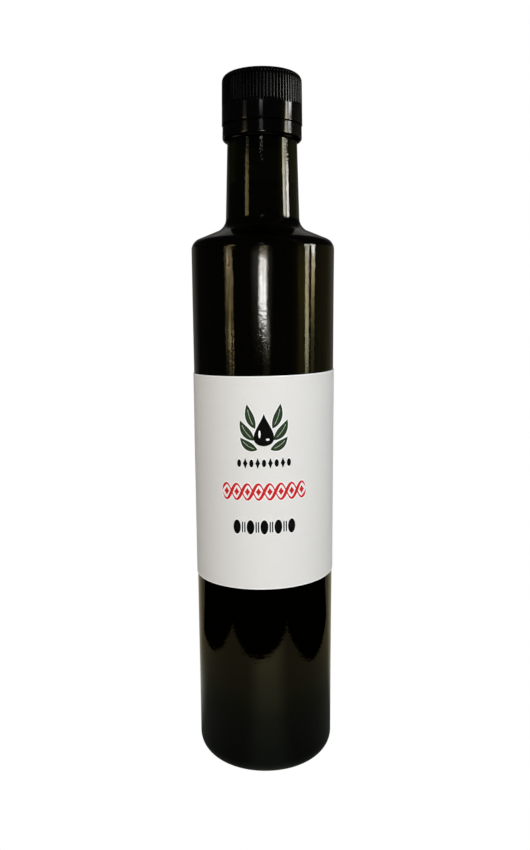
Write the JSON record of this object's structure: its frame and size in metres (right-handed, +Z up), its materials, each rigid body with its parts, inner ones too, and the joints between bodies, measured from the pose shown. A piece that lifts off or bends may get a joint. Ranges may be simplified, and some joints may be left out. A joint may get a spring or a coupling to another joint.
{
  "type": "olive oil bottle",
  "caption": "Tall cylindrical bottle of dark glass, full of olive oil, with a short straight neck, a wrapped paper label and a ribbed screw cap above a tamper band.",
  "frame": {"origin": "middle of the bottle's footprint, on the surface it stands on", "axes": "+Z up along the bottle's axis, -Y towards the middle of the label"},
  "size_m": [0.0608, 0.0604, 0.294],
  "materials": {
    "dark_glass": "polished, very dark olive green, nearly black where it is filled",
    "olive_oil": "clear golden green oil",
    "cap_plastic": "moulded black plastic with a soft gloss",
    "label_paper": null
  },
  "bodies": {
    "root": {"bottle": "dark_glass", "oil": "olive_oil", "cap": "cap_plastic", "tamper_band": "cap_plastic", "label": "label_paper"}
  },
  "joints": []
}
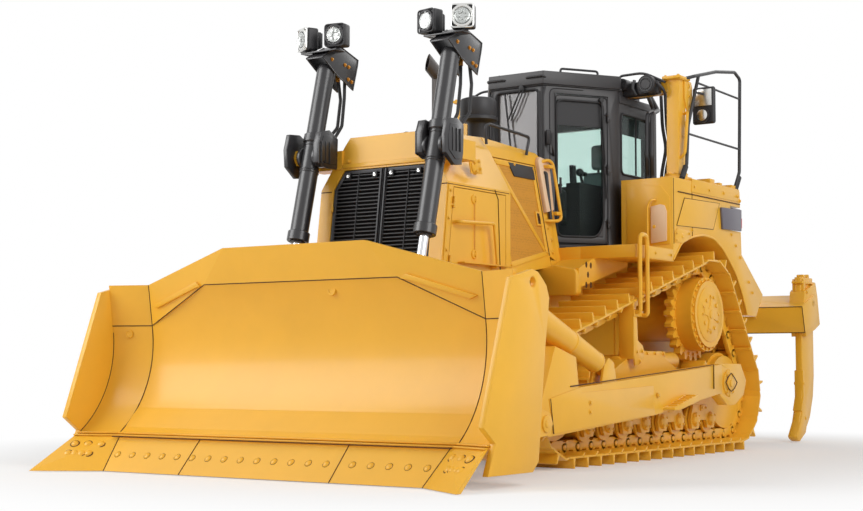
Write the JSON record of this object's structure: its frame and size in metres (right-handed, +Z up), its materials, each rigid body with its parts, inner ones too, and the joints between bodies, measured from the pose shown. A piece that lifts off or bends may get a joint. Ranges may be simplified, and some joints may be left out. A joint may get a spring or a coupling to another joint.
{
  "type": "track-type bulldozer",
  "caption": "Track-type dozer with elevated drive sprockets, semi-U blade on push arms, enclosed cab and a rear ripper.",
  "frame": {"origin": "centre of the bounding box's footprint, on the ground under the tracks", "axes": "+X ahead towards the blade, +Y to the machine's left, +Z up"},
  "size_m": [8.165, 3.944, 3.6747],
  "materials": {
    "yellow_paint": "satin enamel",
    "cab_paint": "satin dark enamel",
    "black_paint": "satin black enamel",
    "track_steel": "worn forged steel",
    "edge_steel": "painted cast steel",
    "chrome_rod": "ground and plated",
    "exhaust_steel": "heat-darkened",
    "glass": "tinted",
    "black_plastic": "moulded",
    "lamp_red": "clear lens",
    "seat_cloth": "woven cloth",
    "hose_rubber": "smooth cover",
    "core_metal": "dull finned core"
  },
  "bodies": {
    "chassis": {"track_left": "track_steel", "roller_frame_left": "yellow_paint", "rollers_left": "track_steel", "track_right": "track_steel", "roller_frame_right": "yellow_paint", "rollers_right": "track_steel", "idlers": "track_steel", "sprockets": "track_steel", "final_drives": "yellow_paint", "main_frame": "yellow_paint", "engine_block": "yellow_paint", "radiator_guard": "yellow_paint", "radiator_core": "core_metal", "hood": "yellow_paint", "exhaust_stack": "exhaust_steel", "precleaner": "black_plastic", "cab_shell": "cab_paint", "cab_roof": "cab_paint", "cab_glass": "glass", "operator_seat": "seat_cloth", "console": "black_plastic", "fender_left": "yellow_paint", "fender_right": "yellow_paint", "tail_lamps": "lamp_red", "fuel_tank": "yellow_paint", "rops": "yellow_paint", "climate_unit": "black_plastic", "handrails": "black_paint", "mirrors": "black_plastic", "ripper_bracket": "yellow_paint"},
    "push_arms": {"push_arms": "yellow_paint"},
    "blade": {"moldboard": "yellow_paint", "blade_end_plates": "yellow_paint", "cutting_edges": "edge_steel", "end_bits": "edge_steel"},
    "tilt_barrels": {"tilt_cylinder_barrels": "black_paint"},
    "tilt_rods": {"tilt_cylinder_rods": "chrome_rod"},
    "lift_barrels": {"lift_cylinder_barrels": "black_paint", "work_lights": "black_plastic", "lift_hoses": "hose_rubber"},
    "lift_rods": {"lift_cylinder_rods": "chrome_rod"},
    "ripper_links": {"ripper_links": "yellow_paint"},
    "ripper": {"ripper_beam": "yellow_paint", "ripper_shanks": "track_steel"},
    "ripper_lift_barrels": {"ripper_lift_barrels": "black_paint"},
    "ripper_lift_rods": {"ripper_lift_rods": "chrome_rod"},
    "ripper_tilt_cylinders": {"ripper_tilt_cylinders": "black_paint"},
    "cab_door_left": {"cab_door_left": "cab_paint", "door_glass_left": "glass"},
    "cab_door_right": {"cab_door_right": "cab_paint", "door_glass_right": "glass"},
    "engine_door_left": {"engine_door_left": "yellow_paint"},
    "engine_door_right": {"engine_door_right": "yellow_paint"},
    "radiator_door_left": {"radiator_door_left": "yellow_paint"},
    "radiator_door_right": {"radiator_door_right": "yellow_paint"},
    "grille_door_left": {"grille_door_left": "yellow_paint"},
    "grille_door_right": {"grille_door_right": "yellow_paint"}
  },
  "joints": [
    {"name": "blade_lift", "type": "hinge", "parent": "chassis", "child": "push_arms", "pos_m": [-0.9925, 0, 0.648], "axis": [0, 1, 0], "range_deg": [-14.6, 7]},
    {"name": "blade_pitch", "type": "hinge", "parent": "push_arms", "child": "blade", "pos_m": [2.3375, 0, 0.38], "axis": [0, -1, 0], "range_deg": [-4, 5]},
    {"name": "tilt_barrel_swing", "type": "hinge", "parent": "push_arms", "child": "tilt_barrels", "pos_m": [1.2575, 0, 0.79], "axis": [0, -1, 0], "range_deg": [-3, 3]},
    {"name": "tilt_rod_slide", "type": "slide", "parent": "tilt_barrels", "child": "tilt_rods", "axis": [0.9406, 0, 0.3395], "range_m": [-0.09, 0.09]},
    {"name": "lift_barrel_swing", "type": "hinge", "parent": "chassis", "child": "lift_barrels", "pos_m": [2.3775, 0, 2.5], "axis": [0, 1, 0], "range_deg": [-7, 4]},
    {"name": "lift_rod_slide", "type": "slide", "parent": "lift_barrels", "child": "lift_rods", "axis": [0.2324, 0, -0.9726], "range_m": [-0.96, 0.46]},
    {"name": "ripper_lift", "type": "hinge", "parent": "chassis", "child": "ripper_links", "pos_m": [-2.3525, 0, 0.86], "axis": [0, 1, 0], "range_deg": [-28.8, 34]},
    {"name": "ripper_beam_pivot", "type": "hinge", "parent": "ripper_links", "child": "ripper", "pos_m": [-3.4325, 0, 1.06], "axis": [0, 1, 0], "range_deg": [-35, 35]},
    {"name": "ripper_tilt_swing", "type": "hinge", "parent": "chassis", "child": "ripper_tilt_cylinders", "pos_m": [-2.3525, 0, 1.31], "axis": [0, 1, 0], "range_deg": [-30, 35]},
    {"name": "ripper_lift_barrel_swing", "type": "hinge", "parent": "chassis", "child": "ripper_lift_barrels", "pos_m": [-2.3525, 0, 0.48], "axis": [0, 1, 0], "range_deg": [-19, 22]},
    {"name": "ripper_lift_rod_slide", "type": "slide", "parent": "ripper_lift_barrels", "child": "ripper_lift_rods", "axis": [-0.7237, 0, 0.6902], "range_m": [-0.3, 0.36]},
    {"name": "cab_door_left_hinge", "type": "hinge", "parent": "chassis", "child": "cab_door_left", "pos_m": [-0.31587, 0.65193, 1.905], "axis": [0, 0, 1], "range_deg": [0, 90]},
    {"name": "engine_door_left_hinge", "type": "hinge", "parent": "chassis", "child": "engine_door_left", "pos_m": [1.3135, 0.619, 1.485], "axis": [0, 0.1863, -0.9825], "range_deg": [0, 100]},
    {"name": "radiator_door_left_hinge", "type": "hinge", "parent": "chassis", "child": "radiator_door_left", "pos_m": [2.23887, 0.644, 1.5], "axis": [0.1246, 0, -0.9922], "range_deg": [0, 95]},
    {"name": "grille_door_left_hinge", "type": "hinge", "parent": "chassis", "child": "grille_door_left", "pos_m": [2.36445, 0.494, 1.36], "axis": [-0.1246, 0, 0.9922], "range_deg": [0, 85]},
    {"name": "cab_door_right_hinge", "type": "hinge", "parent": "chassis", "child": "cab_door_right", "pos_m": [-0.31587, -0.65193, 1.905], "axis": [0, 0, -1], "range_deg": [0, 90]},
    {"name": "engine_door_right_hinge", "type": "hinge", "parent": "chassis", "child": "engine_door_right", "pos_m": [1.3135, -0.619, 1.485], "axis": [0, 0.1863, 0.9825], "range_deg": [0, 100]},
    {"name": "radiator_door_right_hinge", "type": "hinge", "parent": "chassis", "child": "radiator_door_right", "pos_m": [2.23887, -0.644, 1.5], "axis": [-0.1246, 0, 0.9922], "range_deg": [0, 95]},
    {"name": "grille_door_right_hinge", "type": "hinge", "parent": "chassis", "child": "grille_door_right", "pos_m": [2.36445, -0.494, 1.36], "axis": [0.1246, 0, -0.9922], "range_deg": [0, 85]}
  ],
  "couplings": [
    {"joint": "tilt_barrel_swing", "follows": "blade_pitch", "ratio": 0.51},
    {"joint": "tilt_rod_slide", "follows": "blade_pitch", "m_per_rad": -0.7575},
    {"joint": "lift_barrel_swing", "follows": "blade_lift", "ratio": 0.435},
    {"joint": "lift_rod_slide", "follows": "blade_lift", "m_per_rad": 3.74},
    {"joint": "ripper_beam_pivot", "follows": "ripper_lift", "ratio": -1},
    {"joint": "ripper_tilt_swing", "follows": "ripper_lift", "ratio": 1},
    {"joint": "ripper_lift_barrel_swing", "follows": "ripper_lift", "ratio": 0.61},
    {"joint": "ripper_lift_rod_slide", "follows": "ripper_lift", "m_per_rad": 0.58}
  ]
}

Work instructions - Search the records for the word "with", then list every line that has it.

Complete response -
Write the JSON record of this object's structure: its frame and size in metres (right-handed, +Z up), its materials, each rigid body with its parts, inner ones too, and the joints between bodies, measured from the pose shown. A piece that lifts off or bends may get a joint. Ranges may be simplified, and some joints may be left out. A joint may get a spring or a coupling to another joint.
  "caption": "Tall cylindrical bottle of dark glass, full of olive oil, with a short straight neck, a wrapped paper label and a ribbed screw cap above a tamper band.",
    "cap_plastic": "moulded black plastic with a soft gloss",
Write the JSON record of this object's structure: its frame and size in metres (right-handed, +Z up), its materials, each rigid body with its parts, inner ones too, and the joints between bodies, measured from the pose shown. A piece that lifts off or bends may get a joint. Ranges may be simplified, and some joints may be left out. A joint may get a spring or a coupling to another joint.
  "caption": "Track-type dozer with elevated drive sprockets, semi-U blade on push arms, enclosed cab and a rear ripper.",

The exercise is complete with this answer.